- _MATERIAL PROVIDED_:
===============

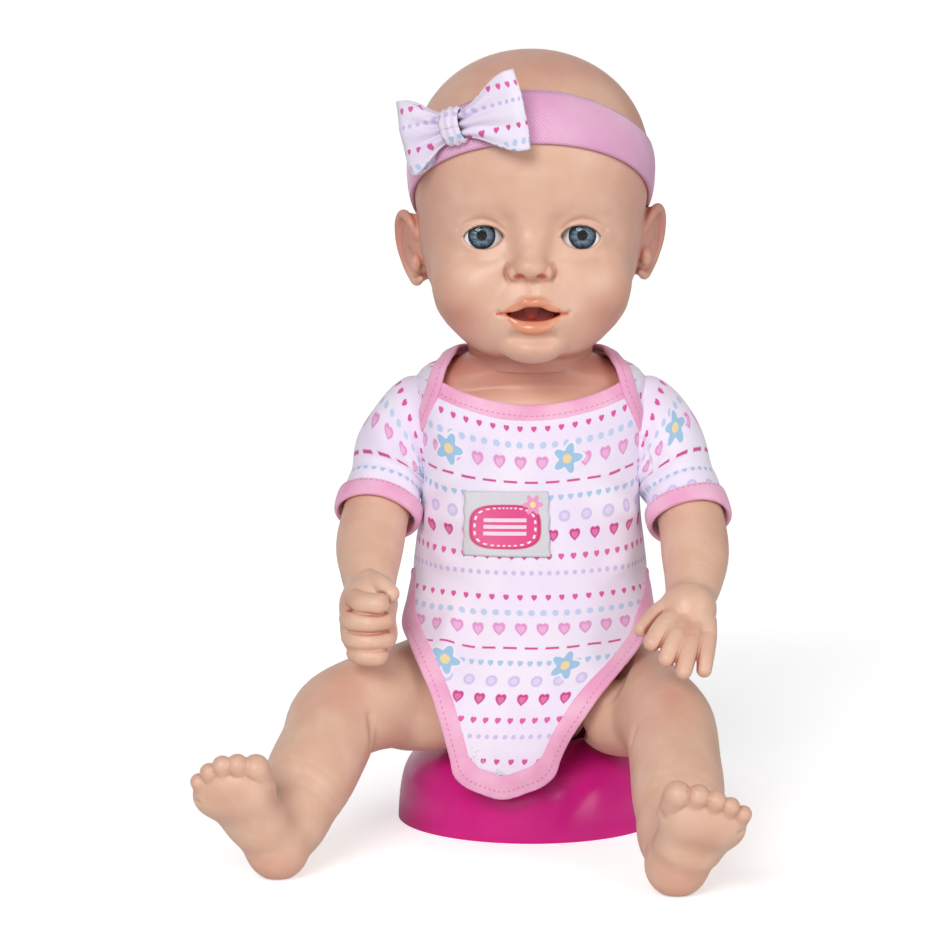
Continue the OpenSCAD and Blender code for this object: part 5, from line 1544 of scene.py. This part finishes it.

===============

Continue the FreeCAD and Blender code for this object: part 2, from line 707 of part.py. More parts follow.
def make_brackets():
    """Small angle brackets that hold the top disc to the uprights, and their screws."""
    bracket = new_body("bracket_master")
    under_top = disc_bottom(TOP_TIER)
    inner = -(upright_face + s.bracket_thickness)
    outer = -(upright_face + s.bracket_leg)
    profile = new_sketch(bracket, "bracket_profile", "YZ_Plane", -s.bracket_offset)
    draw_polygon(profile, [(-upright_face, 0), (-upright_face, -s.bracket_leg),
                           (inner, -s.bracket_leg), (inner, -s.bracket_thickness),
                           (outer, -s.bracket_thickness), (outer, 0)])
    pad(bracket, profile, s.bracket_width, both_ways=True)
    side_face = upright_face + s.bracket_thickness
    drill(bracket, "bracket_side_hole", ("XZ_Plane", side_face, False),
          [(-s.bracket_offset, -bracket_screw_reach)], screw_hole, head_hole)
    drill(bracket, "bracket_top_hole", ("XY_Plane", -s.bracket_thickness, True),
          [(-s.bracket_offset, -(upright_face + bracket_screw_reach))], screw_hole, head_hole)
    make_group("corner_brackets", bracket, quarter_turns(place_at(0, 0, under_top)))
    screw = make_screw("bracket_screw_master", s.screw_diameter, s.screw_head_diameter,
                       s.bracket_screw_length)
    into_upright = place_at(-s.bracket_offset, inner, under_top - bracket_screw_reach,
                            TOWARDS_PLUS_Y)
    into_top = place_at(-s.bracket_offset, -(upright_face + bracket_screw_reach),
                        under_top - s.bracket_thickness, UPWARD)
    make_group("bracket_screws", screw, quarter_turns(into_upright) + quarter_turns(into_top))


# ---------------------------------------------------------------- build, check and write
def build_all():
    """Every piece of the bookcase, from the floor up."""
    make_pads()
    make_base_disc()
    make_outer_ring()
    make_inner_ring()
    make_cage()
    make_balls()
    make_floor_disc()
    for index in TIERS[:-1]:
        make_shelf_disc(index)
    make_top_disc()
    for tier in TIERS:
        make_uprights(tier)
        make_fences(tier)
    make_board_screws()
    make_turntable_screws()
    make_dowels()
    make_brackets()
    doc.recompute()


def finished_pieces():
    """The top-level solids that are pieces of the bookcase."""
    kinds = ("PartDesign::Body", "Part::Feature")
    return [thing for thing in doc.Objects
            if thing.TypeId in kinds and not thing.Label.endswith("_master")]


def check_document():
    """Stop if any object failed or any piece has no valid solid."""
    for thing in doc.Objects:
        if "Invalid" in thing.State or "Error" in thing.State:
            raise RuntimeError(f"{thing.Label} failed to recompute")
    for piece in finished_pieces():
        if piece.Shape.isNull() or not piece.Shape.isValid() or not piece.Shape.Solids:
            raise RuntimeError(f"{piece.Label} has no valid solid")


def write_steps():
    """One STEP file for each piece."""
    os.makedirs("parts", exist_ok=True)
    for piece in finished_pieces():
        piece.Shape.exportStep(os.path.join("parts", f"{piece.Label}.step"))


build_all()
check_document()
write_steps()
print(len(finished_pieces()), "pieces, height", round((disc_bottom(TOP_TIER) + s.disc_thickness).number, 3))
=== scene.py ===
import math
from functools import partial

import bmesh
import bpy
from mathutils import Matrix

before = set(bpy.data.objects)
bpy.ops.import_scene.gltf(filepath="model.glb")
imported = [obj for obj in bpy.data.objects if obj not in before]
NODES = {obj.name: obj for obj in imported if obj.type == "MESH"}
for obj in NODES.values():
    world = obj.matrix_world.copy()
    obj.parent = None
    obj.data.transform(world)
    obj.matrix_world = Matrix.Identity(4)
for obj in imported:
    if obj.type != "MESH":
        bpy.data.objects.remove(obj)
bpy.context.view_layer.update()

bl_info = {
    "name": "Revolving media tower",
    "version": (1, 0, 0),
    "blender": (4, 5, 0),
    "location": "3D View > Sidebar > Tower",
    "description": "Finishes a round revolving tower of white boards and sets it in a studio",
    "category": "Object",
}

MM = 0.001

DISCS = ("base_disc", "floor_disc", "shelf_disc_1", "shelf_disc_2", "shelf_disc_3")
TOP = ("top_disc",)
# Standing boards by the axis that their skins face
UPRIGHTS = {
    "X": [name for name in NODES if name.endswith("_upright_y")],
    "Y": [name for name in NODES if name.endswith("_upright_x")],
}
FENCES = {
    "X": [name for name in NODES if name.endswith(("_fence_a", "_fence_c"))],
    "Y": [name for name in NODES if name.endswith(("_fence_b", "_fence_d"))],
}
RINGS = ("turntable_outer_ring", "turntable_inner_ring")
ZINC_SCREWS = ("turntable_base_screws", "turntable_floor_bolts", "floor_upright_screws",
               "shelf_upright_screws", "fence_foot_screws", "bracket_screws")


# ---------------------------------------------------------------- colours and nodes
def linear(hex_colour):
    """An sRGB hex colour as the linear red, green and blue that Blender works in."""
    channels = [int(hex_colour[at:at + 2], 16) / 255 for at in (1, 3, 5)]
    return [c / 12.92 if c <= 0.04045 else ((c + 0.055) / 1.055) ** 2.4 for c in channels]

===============

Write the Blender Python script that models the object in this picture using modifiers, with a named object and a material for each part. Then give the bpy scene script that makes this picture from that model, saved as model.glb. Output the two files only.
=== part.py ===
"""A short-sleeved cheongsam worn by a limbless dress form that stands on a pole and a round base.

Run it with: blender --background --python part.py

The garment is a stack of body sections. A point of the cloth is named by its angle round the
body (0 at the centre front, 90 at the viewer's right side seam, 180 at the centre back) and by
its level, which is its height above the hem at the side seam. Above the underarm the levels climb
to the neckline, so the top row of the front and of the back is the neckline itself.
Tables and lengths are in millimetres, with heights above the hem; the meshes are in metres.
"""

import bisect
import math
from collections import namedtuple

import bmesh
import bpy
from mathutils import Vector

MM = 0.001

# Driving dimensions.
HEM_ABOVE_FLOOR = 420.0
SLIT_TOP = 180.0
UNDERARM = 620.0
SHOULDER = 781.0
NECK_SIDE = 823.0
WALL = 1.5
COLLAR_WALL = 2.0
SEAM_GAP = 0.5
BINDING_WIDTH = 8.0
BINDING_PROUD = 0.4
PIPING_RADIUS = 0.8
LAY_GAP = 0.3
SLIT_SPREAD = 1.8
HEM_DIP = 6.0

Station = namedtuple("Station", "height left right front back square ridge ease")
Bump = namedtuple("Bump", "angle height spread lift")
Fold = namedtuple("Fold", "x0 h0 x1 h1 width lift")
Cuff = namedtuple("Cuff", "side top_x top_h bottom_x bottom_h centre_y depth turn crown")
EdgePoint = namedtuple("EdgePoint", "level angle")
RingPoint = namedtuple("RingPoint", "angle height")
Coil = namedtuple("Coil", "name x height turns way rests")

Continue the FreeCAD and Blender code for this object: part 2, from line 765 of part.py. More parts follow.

===============

- _INSTRUCTION_:
Repeat these lines exactly and nothing more: the one containing "imported = [obj", the one containing "bpy.context.view_layer.update()", and all the lines between.

- _EXERCISE RESULT_:
imported = [obj for obj in bpy.data.objects if obj not in before]
NODES = {obj.name: obj for obj in imported if obj.type == "MESH"}
for obj in NODES.values():
    world = obj.matrix_world.copy()
    obj.parent = None
    obj.data.transform(world)
    obj.matrix_world = Matrix.Identity(4)
for obj in imported:
    if obj.type != "MESH":
        bpy.data.objects.remove(obj)
bpy.context.view_layer.update()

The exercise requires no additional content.